#### GOAL OF THE EXERCISE
Starting at the line that contains "front_panel();" and stopping at the line that contains "obj.data.transform(obj.matrix_world)", repeat every line exactly, the two end lines included, and nothing else.

=-=-=

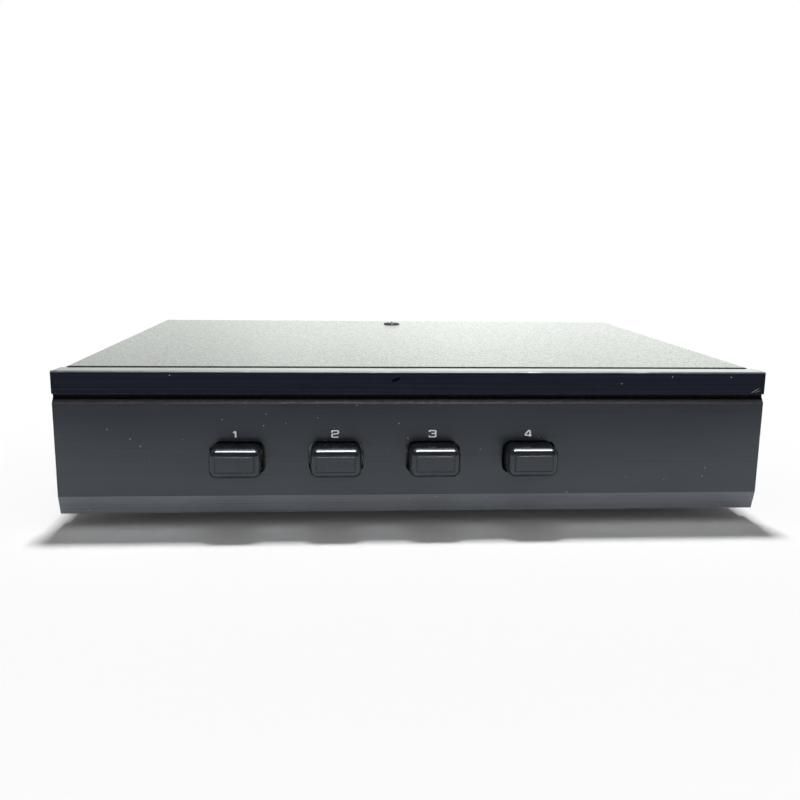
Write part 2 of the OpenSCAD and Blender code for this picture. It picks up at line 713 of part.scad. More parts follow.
module board_spacers() color([0.8, 0.68, 0.35]) placed() for (x = spacer_xs, y = spacer_ys)
    translate([x, y, floor_z1]) difference() {
        cylinder(r = spacer_r / cos(30), h = board_z0 - floor_z1, $fn = 6);
        translate([0, 0, -cut]) cylinder(r = screw_r + screw_fit, h = board_z0 - floor_z1 + 2 * cut);
    }

module spacer_screws() color("silver") placed() for (x = spacer_xs, y = spacer_ys)
    translate([x, y, floor_z0]) rotate([180, 0, 0]) small_screw(sheet_t + spacer_grip);

module board_screws() color("silver") placed() for (x = spacer_xs, y = spacer_ys)
    translate([x, y, board_z1]) small_screw(board_t + spacer_grip);

resistor_y0 = board_y0 + resistor_y;
resistor_lead_ys = [resistor_y0 - lead_run, resistor_y0 + resistor_l + lead_run];

module power_resistors() color([0.9, 0.88, 0.82]) placed() for (x = resistor_xs) translate([x, 0, board_z1]) {
    half = resistor_lead / 2;
    top = resistor_h / 2 + half;
    box([-resistor_w / 2, resistor_y0, 0], [resistor_w / 2, resistor_y0 + resistor_l, resistor_h]);
    box([-half, resistor_lead_ys[0] - half, top - resistor_lead], [half, resistor_lead_ys[1] + half, top]);
    for (y = resistor_lead_ys) box([-half, y - half, -board_t - lead_out], [half, y + half, top]);
}

module board_headers() color([0.92, 0.9, 0.84]) placed() for (x = block_xs) translate([x, 0, board_z1])
    box([-header_w / 2, header_y1 - header_d, 0], [header_w / 2, header_y1, header_h]);

// Where the contacts' tags end
tag_y = rear_y1 + contact_back - strip_t / 2 - tag_l;

// A wire's centre line: an S from a contact's tag to its place in the header
function wire_point(from, to, t) = [
    from[0] + (to[0] - from[0]) * t * t * (3 - 2 * t),
    from[1] + (to[1] - from[1]) * t,
    from[2] + (to[2] - from[2]) * t * t * (3 - 2 * t)];

module internal_wires() color([0.7, 0.15, 0.12]) placed()
    for (x = block_xs, column = [0, 1], row = [0, 1]) {
        from = [x + cell_x(column), tag_y, block_z + cell_z(row) + strip_low];
        place = column == 0 ? 1.5 - row : -1.5 + row;
        to = [x + place * header_pitch, header_y1, wire_z];
        tube([for (i = [0 : 11]) ring(wire_point(from, to, i / 11), [0, 0, 1], [1, 0, 0], wire_r, 8)]);
    }

// ---------------------------------------------------------------- terminals

// Places of a terminal in its block: column 0 is the left one seen from behind
function cell_x(column) = (0.5 - column) * cell_pitch_x;
function cell_z(row) = (0.5 - row) * cell_pitch_z;

// Moves a shape from a terminal's middle to its place on the rear wall
module at_cell(block, column, row)
    translate([block_xs[block] + cell_x(column), rear_y1, block_z + cell_z(row)]) children();

module block(n) color([0.07, 0.07, 0.08]) placed() difference() {
    translate([block_xs[n], rear_y1, block_z]) union() {
        along_y(0, block_t) round_rect(block_w, block_h, block_r);
        box([-body_w / 2, -body_d, -body_h / 2], [body_w / 2, cut, body_h / 2]);
    }
    for (column = [0, 1], row = [0, 1]) at_cell(n, column, row) cell_hollow();
    for (side = [-1, 1]) translate([block_xs[n], rear_y1, block_z])
        rod_y(0, side * block_screw_z, block_screw_r + screw_fit, -cut, block_t + cut);
}

// What a terminal takes out of its block: pocket, contact chamber, wire slot, trunnion grooves
module cell_hollow() {
    groove_x = pocket_w / 2 + trunnion_l + lever_fit;
    groove_r = trunnion_r + trunnion_fit;
    box([-pocket_w / 2, chamber_v, pocket_floor], [pocket_w / 2, block_t + cut, pocket_top]);
    box([-pocket_w / 2, -body_d - cut, chamber_floor], [pocket_w / 2, chamber_v, pocket_top]);
    wire_slot(0, chamber_v - cut);
    wire_slot(mouth_step, block_t - mouth_step);
    along_x(-groove_x, groove_x) translate([pivot_v, pivot_w]) {
        circle(groove_r);
        translate([-body_d, -groove_r]) square([body_d, 2 * groove_r]);
    }
}

// A wire slot from depth v0 outwards, wider by step on every side
module wire_slot(step, v0) {
    half = [slot_w / 2 + step, slot_h / 2 + step];
    box([-half[0], v0, -slot_drop - half[1]], [half[0], block_t + cut, -slot_drop + half[1]]);
}

// A lever from the side, v outwards and w upwards from its pivot
module lever_tab() {
    rise = tip_run * tan(lever_rise);
    polygon([[0, -tab_half], [tip_run - tip_t, rise - tip_t * tan(lever_rise) - tab_half],
        [tip_run - tip_t, rise - tab_half - tip_lip], [tip_run, rise - tab_half - tip_lip],
        [tip_run, rise + tab_half], [0, tab_half]]);
    circle(hub_r);
    for (k = [0 : 2]) let (v = tip_run - rib_inset - k * rib_pitch)
        translate([v, v * tan(lever_rise) + tab_half]) circle(rib_r);
}

module lever_toe() rotate(180 + toe_slope) {
    translate([0, -toe_t / 2]) square([toe_l, toe_t]);
    translate([toe_l, 0]) circle(toe_t / 2);
}

module lever(block, column, row) color(row == 0 ? [0.75, 0.08, 0.07] : [0.1, 0.1, 0.1]) placed()
    at_cell(block, column, row) translate([0, pivot_v, pivot_w]) {
        toe_x = lever_w / 2 - toe_inset;
        trunnion_x = pocket_w / 2 + trunnion_l;
        along_x(-lever_w / 2, lever_w / 2) lever_tab();
        along_x(toe_x - toe_w, toe_x) lever_toe();
        along_x(-toe_x, -toe_x + toe_w) lever_toe();
        along_x(-trunnion_x, trunnion_x) circle(trunnion_r);
    }

// A contact from the side: floor strip, upright, top strip that the lever's toes lift
module contact_strip() {
    stroke([hook_v, strip_low], [contact_back, strip_low]);
    stroke([contact_back, strip_low], [contact_back, contact_top]);
    stroke([contact_back, contact_top], [hook_v, contact_top]);
}

// A straight strip with round ends between two points that share a height or a depth
module stroke(from, to) {
    low = [min(from[0], to[0]), min(from[1], to[1])] - [strip_t, strip_t] / 2;
    high = [max(from[0], to[0]), max(from[1], to[1])] + [strip_t, strip_t] / 2;
    translate(low) square(high - low);
}

module terminal_contacts() color([0.85, 0.75, 0.4]) placed()
    for (block = [0 : 4], column = [0, 1], row = [0, 1]) at_cell(block, column, row) {
        along_x(-contact_w / 2, contact_w / 2) contact_strip();
        along_x(-hook_w / 2, hook_w / 2) {
            stroke([hook_v, strip_low + hook_gap], [hook_v, contact_top]);
            stroke([contact_back - tag_l, strip_low], [contact_back, strip_low]);
        }
    }

module terminal_screws() color([0.75, 0.75, 0.76]) placed() for (x = block_xs, side = [-1, 1])
    translate([x, rear_y1 + block_t, block_z + side * block_screw_z]) facing_back()
        screw(block_screw_r, block_head_r, screw_head_h, block_t + sheet_t + block_screw_reach);

// ---------------------------------------------------------------- nodes

front_panel();
top_cover();
chassis();
feet();
foot_screws();
cover_screws();
panel_screws();
switch_rail();
rail_screws();
circuit_board();
board_spacers();
spacer_screws();
board_screws();
switch_pins();
power_resistors();
board_headers();
internal_wires();
terminal_contacts();
terminal_screws();
for (n = BUTTONS) {
    button(n - 1);
    plunger(n - 1);
    return_spring(n - 1);
    switch_body(n - 1);
}
for (n = [0 : 4]) {
    block(n);
    for (column = [0, 1], row = [0, 1])
        lever(n, column, row);
}
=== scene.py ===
"""Looks of a speaker selector switch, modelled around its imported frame.

Every piece is in metres, in the frame's own coordinates: +Z is up, the buttons face -Y
and the wire terminals face +Y.
"""
import math
from contextlib import contextmanager

import bpy
from bpy.props import FloatProperty, FloatVectorProperty, IntProperty, PointerProperty
from mathutils import Matrix, Vector


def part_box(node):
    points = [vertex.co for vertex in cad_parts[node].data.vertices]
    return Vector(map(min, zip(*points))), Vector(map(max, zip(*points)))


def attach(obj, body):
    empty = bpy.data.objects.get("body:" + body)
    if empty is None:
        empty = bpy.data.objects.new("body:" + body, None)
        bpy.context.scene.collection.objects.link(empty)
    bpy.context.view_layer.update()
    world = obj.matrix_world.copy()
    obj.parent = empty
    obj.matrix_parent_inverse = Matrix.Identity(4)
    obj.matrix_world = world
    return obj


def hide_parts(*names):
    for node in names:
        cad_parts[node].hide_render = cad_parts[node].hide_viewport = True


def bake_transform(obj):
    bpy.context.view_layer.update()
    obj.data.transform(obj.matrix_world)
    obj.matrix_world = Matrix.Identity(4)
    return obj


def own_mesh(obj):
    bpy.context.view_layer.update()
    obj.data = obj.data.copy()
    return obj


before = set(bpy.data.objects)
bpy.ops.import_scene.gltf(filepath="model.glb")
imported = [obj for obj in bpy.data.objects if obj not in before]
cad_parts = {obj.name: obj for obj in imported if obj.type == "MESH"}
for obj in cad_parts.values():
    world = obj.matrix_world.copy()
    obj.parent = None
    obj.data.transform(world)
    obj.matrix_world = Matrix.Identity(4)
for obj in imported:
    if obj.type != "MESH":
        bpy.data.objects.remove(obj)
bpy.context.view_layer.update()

bl_info = {
    "name": "Speaker selector switch",
    "version": (1, 0, 0),
    "blender": (4, 5, 0),
    "location": "3D View > Sidebar > Selector",
    "description": "Models a low speaker selector with push buttons and lever terminals",
    "category": "Add Mesh",
}

MM = 0.001
HAIR = MM / 100                         # two places closer than this are taken as one
NUMBERS = (1, 2, 3, 4)
BLOCKS = ("input", "output_1", "output_2", "output_3", "output_4")
CHANNELS = ("left", "right")
COLOURS = ("red", "black")

SHANK, SMALL_SHANK = 1.45 * MM, 1.2 * MM              # radii of the screws' shanks
HEAD, SMALL_HEAD, COVER_HEAD = 2.8 * MM, 2.4 * MM, 4.3 * MM     # radii of their heads
HEAD_TALL, COVER_HEAD_TALL = 1.4 * MM, 0.95 * MM      # heights of their heads
SCREW_BORE, SMALL_BORE = 1.55 * MM, 1.3 * MM          # radii of the holes for them
COVER_SCREW_LONG = 5 * MM                             # length of the cover's screws

PANEL_LOW, PANEL_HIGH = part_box("front_panel")
COVER_LOW, COVER_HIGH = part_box("top_cover")
REAR_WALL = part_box("chassis")[1].y


def middle(node):
    """The middle of a CAD node's box."""
    low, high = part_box(node)
    return (low + high) / 2


def ends(low, high, inset):
    """Two places, each in from one end of a span."""
    return (low + inset, high - inset)


def terminals():
    """Every wire terminal: the name of its lever, its block, its column and its row."""
    for block in BLOCKS:
        for column, channel in enumerate(CHANNELS):
            for row, tint in enumerate(COLOURS):
                yield f"{block}_lever_{channel}_{tint}", block, column, row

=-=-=

#### RESULT OF THE EXERCISE
front_panel();
top_cover();
chassis();
feet();
foot_screws();
cover_screws();
panel_screws();
switch_rail();
rail_screws();
circuit_board();
board_spacers();
spacer_screws();
board_screws();
switch_pins();
power_resistors();
board_headers();
internal_wires();
terminal_contacts();
terminal_screws();
for (n = BUTTONS) {
    button(n - 1);
    plunger(n - 1);
    return_spring(n - 1);
    switch_body(n - 1);
}
for (n = [0 : 4]) {
    block(n);
    for (column = [0, 1], row = [0, 1])
        lever(n, column, row);
}
=== scene.py ===
"""Looks of a speaker selector switch, modelled around its imported frame.

Every piece is in metres, in the frame's own coordinates: +Z is up, the buttons face -Y
and the wire terminals face +Y.
"""
import math
from contextlib import contextmanager

import bpy
from bpy.props import FloatProperty, FloatVectorProperty, IntProperty, PointerProperty
from mathutils import Matrix, Vector


def part_box(node):
    points = [vertex.co for vertex in cad_parts[node].data.vertices]
    return Vector(map(min, zip(*points))), Vector(map(max, zip(*points)))


def attach(obj, body):
    empty = bpy.data.objects.get("body:" + body)
    if empty is None:
        empty = bpy.data.objects.new("body:" + body, None)
        bpy.context.scene.collection.objects.link(empty)
    bpy.context.view_layer.update()
    world = obj.matrix_world.copy()
    obj.parent = empty
    obj.matrix_parent_inverse = Matrix.Identity(4)
    obj.matrix_world = world
    return obj


def hide_parts(*names):
    for node in names:
        cad_parts[node].hide_render = cad_parts[node].hide_viewport = True


def bake_transform(obj):
    bpy.context.view_layer.update()
    obj.data.transform(obj.matrix_world)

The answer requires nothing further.